Zanka Stojanovic from Belgrade lost her only son, Nebojsa, during the attack on Serbian state television. She begged him not to go to work that night, but he insisted. Zanka was watching TV when suddenly everything went black. She understood immediately what had happened.

All that was left to identify her son’s body were his car keys.

“I waited for his body for six months,” Zanka said.

“They brought it to me in a metal box. I would have wanted to bury my son in a suit, with a tie, to dress his body nicely. I’m not even sure I buried all his parts”.

Zanka insists it was a crime.

“It’s a crime for the Americans and for the NATO forces, and it’s a great irony that they [the Kosovars] are now building this statue. They told me my son died because of Kosovo – but what did my son have to do with Kosovo?”

However, Clinton defended his decision, arguing that then-Serb president Slobodan Milosovic had been using the television station to spread hatred and misinformation.

On the day Clinton’s statue goes up, Zanka will be visiting her son’s memorial. She goes there every day to remember him and the fifteen others who died with him that night.

Wrong man taken to The Hague?

Serbs don’t need a statue of Clinton – his legacy is hard to miss on the streets of Belgrade.
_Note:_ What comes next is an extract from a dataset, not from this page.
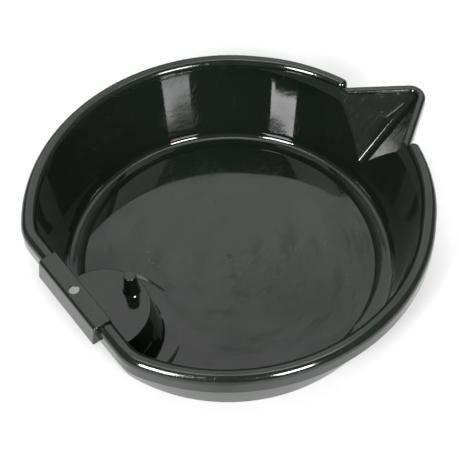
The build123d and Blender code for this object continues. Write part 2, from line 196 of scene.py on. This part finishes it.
def plastic(name, gloss=SHEET_GLOSS, dust=0.5, wear=0.5, wave=0.5, rings=None):
    """Gloss black polypropylene: sink waves, a fine skin, scratches, haze, film, dust and rubbed edges."""
    n = Nodes(name)
    shader = n.shader()
    geometry = n.add("ShaderNodeNewGeometry")

    lines = scratches(n, *SCRATCHES[0])
    for settings in SCRATCHES[1:]:
        lines = n.math("MAXIMUM", lines, scratches(n, *settings))
    if rings is not None:
        lines = n.math("MAXIMUM", lines, ring_marks(n, *rings))
    marks = n.math("MULTIPLY", lines, 0.35 * wear)
    powder = settled_dust(n, geometry.outputs["True Normal"], dust)
    rubbed = rubbed_edges(n, geometry.outputs["Normal"], wear)

    cloud = n.noise(CLOUD_SCALE, 3.0, 0.55)
    colour = n.mix(n.ramp(cloud, 0.3, 0.7), BODY_DARK, BODY_LIGHT)
    colour = n.mix(rubbed, colour, SCUFF)
    colour = n.mix(n.math("MULTIPLY", marks, 0.5), colour, SCUFF)
    colour = n.mix(powder, colour, DUST)
    n.put(shader.inputs["Base Color"], colour)

    haze = n.ramp(n.noise(HAZE_SCALE, 4.0, 0.6), 0.42, 0.72)
    flow = n.ramp(n.noise(1.0, 3.0, 0.6, n.stretched((9, 26, 14), 0.6)), 0.4, 0.7)
    rough = gloss
    for mask, roughening in ((haze, 0.035), (flow, 0.015), (marks, 0.30), (rubbed, 0.35), (powder, 0.5)):
        rough = n.math("ADD", rough, n.math("MULTIPLY", mask, roughening), clamp=True)
    n.put(shader.inputs["Roughness"], rough)

    film = n.math("MAXIMUM", smears(n), n.math("MULTIPLY", n.ramp(cloud, 0.46, 0.68), 0.7))
    dulled = n.math("SUBTRACT", PLASTIC_SPECULAR, n.math("MULTIPLY", film, FILM_DULLING))
    n.put(shader.inputs["Specular IOR Level"], dulled)
    shader.inputs["IOR"].default_value = PLASTIC_IOR

    sink = n.bump(n.noise(SINK_SCALE, 2.0, 0.4), SINK_DEPTH * wave)
    peel = n.bump(n.noise(PEEL_SCALE, 2.0, 0.5), PEEL_DEPTH, sink)
    cut = n.bump(n.math("MULTIPLY", lines, -1.0), SCRATCH_DEPTH * wear, peel)
    n.put(shader.inputs["Normal"], cut)
    return n.material


def dress(node_name, material):
    """The CAD node keeps its shape and shows this material."""
    mesh = nodes[node_name].data
    for index in range(len(mesh.materials)):
        mesh.materials[index] = material


# Filters are turned round the peg, and a cloth is wiped round the bowl.
peg_low, peg_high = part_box("filter_peg")
peg_centre = ((peg_low[0] + peg_high[0]) / 2, (peg_low[1] + peg_high[1]) / 2)
FLOOR_RINGS = ((0, 0), 0.02, 0.0016, 0.7)
STAND_RINGS = (peg_centre, 0.01, 0.0018, 0.5)

dress("pan_floor", plastic("floor_plastic", dust=0.8, wear=0.8, wave=0.10, rings=FLOOR_RINGS))
dress("bowl_wall", plastic("wall_plastic", dust=0.3, wear=0.5, wave=0.05))
for rim_name in ("rim_left", "rim_right"):
    dress(rim_name, plastic(rim_name + "_plastic", gloss=0.09, dust=0.7, wear=1.0, wave=0.25))
dress("spout_rim", plastic("spout_rim_plastic", gloss=0.09, dust=0.6, wear=1.0, wave=0.2))
dress("spout_channel", plastic("channel_plastic", gloss=0.05, dust=0.4, wear=0.6, wave=0.3))
dress("handle_grip", plastic("grip_plastic", gloss=0.13, dust=0.9, wear=1.2, wave=0.3))
dress("filter_stand", plastic("stand_plastic", dust=0.8, wear=0.8, wave=0.10, rings=STAND_RINGS))
dress("filter_peg", plastic("peg_plastic", gloss=0.08, dust=0.6, wear=1.0, wave=0.1))


# -------------------------------------------------------------------- the floor
FLOOR_SIZE = 14
PAPER_DARK = (0.40, 0.40, 0.40, 1)
PAPER_LIGHT = (0.43, 0.43, 0.43, 1)
PAPER_CLOUD_SCALE = 3.0


def stage_floor():
    """A wide paper floor that the lights bring to white."""
    bpy.ops.mesh.primitive_plane_add(size=FLOOR_SIZE)
    floor = bpy.context.object
    floor.name = "studio_floor"
    n = Nodes("studio_white")
    shader = n.shader()
    paper = n.mix(n.noise(PAPER_CLOUD_SCALE, 3.0), PAPER_DARK, PAPER_LIGHT)
    n.put(shader.inputs["Base Color"], paper)
    shader.inputs["Roughness"].default_value = 0.9
    shader.inputs["Specular IOR Level"].default_value = 0.1
    floor.data.materials.append(n.material)


stage_floor()


# ------------------------------------------------------------------- the lights
VIEW_TURN = math.radians(-35.3)       # azimuth of the camera about the bowl
WORLD_COLOUR = (0.96, 0.98, 0.96, 1)
WORLD_STRENGTH = 0.30


def towards(turn, rise):
    """Unit vector at an angle round the bowl, counted from the -Y side, and above the horizon."""
    flat = math.cos(rise)
    return Vector((math.sin(turn) * flat, -math.cos(turn) * flat, math.sin(rise)))


def softbox(name, turn, rise, distance, width, height, radiance):
    """A rectangular soft light that faces the bowl; all its angles are degrees seen from there."""
    light = bpy.data.lights.new(name, "AREA")
    light.shape = "RECTANGLE"
    light.size = 2 * distance * math.tan(math.radians(width) / 2)
    light.size_y = 2 * distance * math.tan(math.radians(height) / 2)
    light.energy = radiance * math.pi * light.size * light.size_y
    holder = bpy.data.objects.new(name, light)
    direction = towards(VIEW_TURN + math.radians(turn), math.radians(rise))
    holder.location = direction * distance
    holder.rotation_euler = direction.to_track_quat("Z", "Y").to_euler()
    bpy.context.scene.collection.objects.link(holder)
    return holder


softbox("softbox_left", turn=-34, rise=35, distance=2.4, width=13.5, height=22, radiance=62)
softbox("softbox_right", turn=27.5, rise=33.5, distance=2.4, width=14, height=18, radiance=62)
softbox("back_panel", turn=180, rise=50, distance=2.6, width=80, height=52, radiance=1.35)
softbox("top_panel", turn=180, rise=87, distance=2.6, width=44, height=16, radiance=4.0)
ceiling = softbox("ceiling", turn=180, rise=75, distance=3.0, width=62, height=62, radiance=3.2)
ceiling.visible_glossy = False      # it only evens out the light on the pale floor

world = bpy.data.worlds.new("studio_surround")
bpy.context.scene.world = world
world.use_nodes = True
background = world.node_tree.nodes["Background"]
background.inputs["Color"].default_value = WORLD_COLOUR
background.inputs["Strength"].default_value = WORLD_STRENGTH
bpy.context.scene.view_settings.view_transform = "Standard"

# ------------------------------------------------------------------- the camera
VIEW_RISE = math.radians(54.4)        # its height above the horizon
VIEW_RANGE = 1.248                    # its distance from the middle of the floor
VIEW_TARGET = Vector((0, 0, 0.0025))
VIEW_ROLL = math.radians(-1.69)
VIEW_AIM_ACROSS = math.radians(0.05)
VIEW_AIM_UP = math.radians(1.3)
LENS = 95.42
SENSOR = 36.0
CLIP_END = 50


def camera():
    """The camera looks down into the bowl from beside the grip, with a long lens."""
    back = towards(VIEW_TURN, VIEW_RISE)
    right = Vector((math.cos(VIEW_TURN), math.sin(VIEW_TURN), 0))
    upward = back.cross(right)
    level = right * math.sin(VIEW_AIM_ACROSS) - back * math.cos(VIEW_AIM_ACROSS)
    forward = (level * math.cos(VIEW_AIM_UP) + upward * math.sin(VIEW_AIM_UP)).normalized()
    right = forward.cross(upward).normalized()
    upward = right.cross(forward)
    turned_right = right * math.cos(VIEW_ROLL) + upward * math.sin(VIEW_ROLL)
    turned_up = upward * math.cos(VIEW_ROLL) - right * math.sin(VIEW_ROLL)
    rotation = Matrix((turned_right, turned_up, -forward)).transposed()

    data = bpy.data.cameras.new("camera")
    data.lens = LENS
    data.sensor_width = SENSOR
    data.clip_end = CLIP_END
    holder = bpy.data.objects.new("camera", data)
    place = Matrix.Translation(VIEW_TARGET + back * VIEW_RANGE)
    holder.matrix_world = place @ rotation.to_4x4()
    bpy.context.scene.collection.objects.link(holder)
    bpy.context.scene.camera = holder


camera()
Ask anyone here and they’ll tell you that instead of a statue, Clinton should be taken to The Hague for war crimes.

That’s what Radovan Karadzic’s brother, Luka, believes. He’s helping collect more than a million documents that will help his brother fight prosecution in The Hague later this month when he stands trial for war crimes. He’s convinced the wrong man’s in prison:

“It’s Clinton who should be in The Hague. He and his administration manipulated the situation. They bombed us for no reason. They wanted to destroy us in every possible way and they tried, in the worst bombings since World War Two.”

A decade on, and the Democrats are back in the American government, which is why many Serbs are cautious about what Barack Obama will do.

“If we identify Obama’s Balkan policy with the Kosovo issue, then I don’t think there’s going to be any changes,"said Bosko Jaksic, commentator from “Politika new magazine”.

"What started with Bill Clinton, we can say laid the foundations, George Bush made a house and now we have Barack Obama who will just put the roof on it.”

But the real question is just how much time the American president has to devote to South-Eastern Europe. He’s already involved in wars in Afghanistan and Iraq, and back home he faces a collapsing economy.